SOLVED Blocking bad bots

nunoleite

Well-Known Member
Jun 4, 2007
65
3
158
Hi!

I have seen lots of bots accessing my websites on my VPS. For now i just block IPs temporarily using CSF, but i would like to have a better and global solution.

So, i'm thinking in 2 options...
first:
Apache Configuration -> Include Editor -> “Pre Main Include”
Code:
<Directory "/home">
   SetEnvIfNoCase User-Agent "MJ12bot" bad_bots
   SetEnvIfNoCase User-Agent "AhrefsBot" bad_bots
   SetEnvIfNoCase User-Agent "SemrushBot" bad_bots
   SetEnvIfNoCase User-Agent "Baiduspider" bad_bots
   ...
  <RequireAll>
     Require all granted
     Require not env bad_bots
  </RequireAll>
</Directory>
or
Code:
<Directory "/home">
  BrowserMatchNoCase "Baiduspider" bots
  BrowserMatchNoCase "HTTrack" bots
  BrowserMatchNoCase "Yandex" bots
  ...
  Order Allow,Deny
  Allow from ALL
  Deny from env=bots
</Directory>
second:
using ModSecurity rules
Code:
SecRule REQUEST_HEADERS:User-Agent "CareerBot" "deny,log,noauditlog,severity:2,msg:'Spiderbot blocked',status:403"
I don't know if this codes are 100% correct, as i found them on the internet and have not tested.

Can i have some advice about these two options, using apache or modsecurity and if these codes would work?

Thanks
Nuno Leite
 

fuzzylogic

Well-Known Member
Nov 8, 2014
149
89
78
cPanel Access Level
Root Administrator
Your Modsec rule would not work, it has no id (which is mandatory).
Below is a copy of OWASP CRS rule 913102 (a Paranoia Level 2 rule), edited so as to block all the bots you listed in your examples.
I am not recommending that all these bots should be blocked, just offering working syntax for the bots you decide you want to block.
The id has had the number 1 added at the end so as to never cause a duplicate id error.
Code:
SecRule REQUEST_HEADERS:User-Agent "@rx ^(?:MJ12bot|AhrefsBot|SemrushBot|Baiduspider|HTTrack|Yandex|CareerBot)$" \
 "msg:'Found User-Agent associated with web crawler/bot',\
  severity:'CRITICAL',\
  id:9131021,\
  rev:'1',\
  phase:request,\
  block,\
  t:none,\
  ver:'OWASP_CRS/3.0.0',\
  maturity:'9',\
  accuracy:'9',\
  capture,\
  logdata:'Matched Data: %{TX.0} found within %{MATCHED_VAR_NAME}: %{MATCHED_VAR}',\
  tag:'application-multi',\
  tag:'language-multi',\
  tag:'platform-multi',\
  tag:'attack-reputation-crawler',\
  tag:'OWASP_CRS/AUTOMATION/CRAWLER',\
  tag:'WASCTC/WASC-21',\
  tag:'OWASP_TOP_10/A7',\
  tag:'PCI/6.5.10',\
  tag:'paranoia-level/2',\
  setvar:'tx.msg=%{rule.msg}',\
  setvar:tx.anomaly_score=+%{tx.critical_anomaly_score},\
  setvar:tx.%{rule.id}-OWASP_CRS/AUTOMATION/CRAWLER-%{matched_var_name}=%{matched_var},\
  setvar:ip.reput_block_flag=1,\
  expirevar:ip.reput_block_flag=%{tx.reput_block_duration},\
  setvar:'ip.reput_block_reason=%{rule.msg}'"
 
  • Like
Reactions: cPanelMichael

nunoleite

Well-Known Member
Jun 4, 2007
65
3
158
Hi!

The list of bots i have in the examples are not necessarily the ones o need to block has there are only 3 or 4 that i see more and have big impact on the server load.

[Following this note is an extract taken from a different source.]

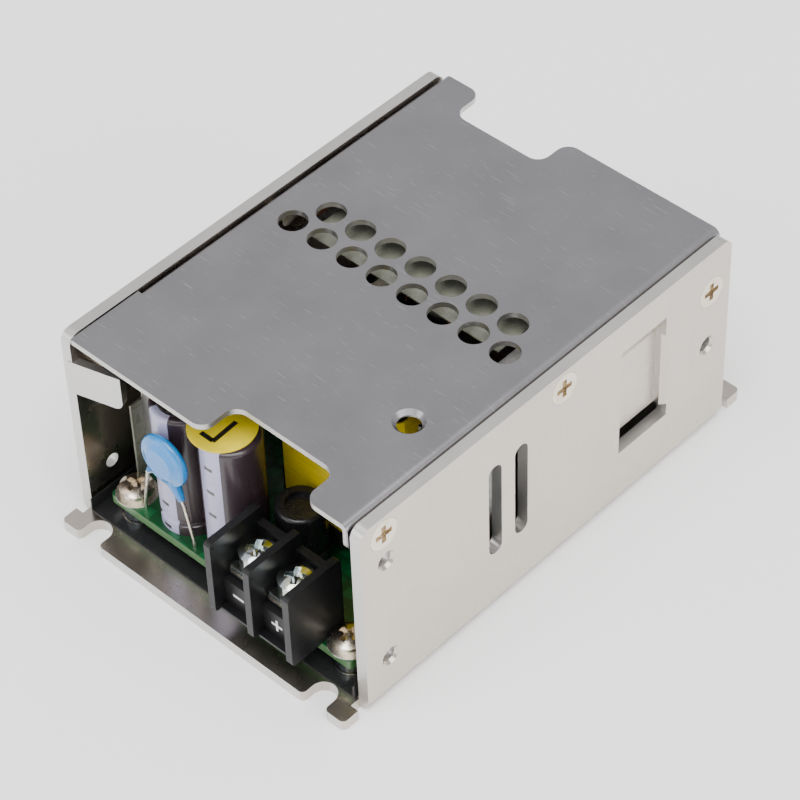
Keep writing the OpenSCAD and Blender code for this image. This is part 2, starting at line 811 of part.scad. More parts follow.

So with this code i can use just the ModSecurity Tools and add this custom rule and changing the bot list on the first line would block all the bots i need, right?

With this approach i can add and remove easily the bots i need to block in the whole server, right?

Thanks
 

cPanelMichael

Administrator
Staff member
Apr 11, 2011
47,910
2,211
363
So with this code i can use just the ModSecurity Tools and add this custom rule and changing the bot list on the first line would block all the bots i need, right?

With this approach i can add and remove easily the bots i need to block in the whole server, right?
Hello,

You can use the rule as an example, but note some of the entries are designed for use with the OWASP rule set:

OWASP ModSecurity CRS - cPanel Knowledge Base - cPanel Documentation

Thank you.
 

fuzzylogic

Well-Known Member
Nov 8, 2014
149
89
78
cPanel Access Level
Root Administrator
cPanelMichael is correct the rule I posted relies on other OWASP CRS rules to do the blocking.
It was wrong of me to assume you would have this in your environment.

Here is another rule example based on the faulty rule example you posted.
It will work as a standalone rule or alongside any rule-set I know of.

Code:
SecRule REQUEST_HEADERS:User-Agent "@rx ^(?:MJ12bot|AhrefsBot)$" "msg:'Spiderbot blocked',phase:1,log,id:777777,t:none,block,status:403"
I tested this rule and it returned a 403 status for request with either of the following headers...
User-Agent: MJ12bot
User-Agent: AhrefsBot

So with this code i can use just the ModSecurity Tools and add this custom rule and changing the bot list on the first line would block all the bots i need, right?
That is correct.
Add bots so that the regex has this form
^(?:bot1|bot2|bot3)$

With this approach i can add and remove easily the bots i need to block in the whole server, right?
ModSecurity rules added through...
Home » Security Center » ModSecurity™ Tools » Rules List » Add Rule
are applied to all http requests to the cPanel server.
 
Last edited:
  • Like
Reactions: cPanelMichael

nunoleite

Well-Known Member
Jun 4, 2007
65
3
158
Thanks fuzzylogic.
That's what i was looking for... a simple rule that could block these bad bots.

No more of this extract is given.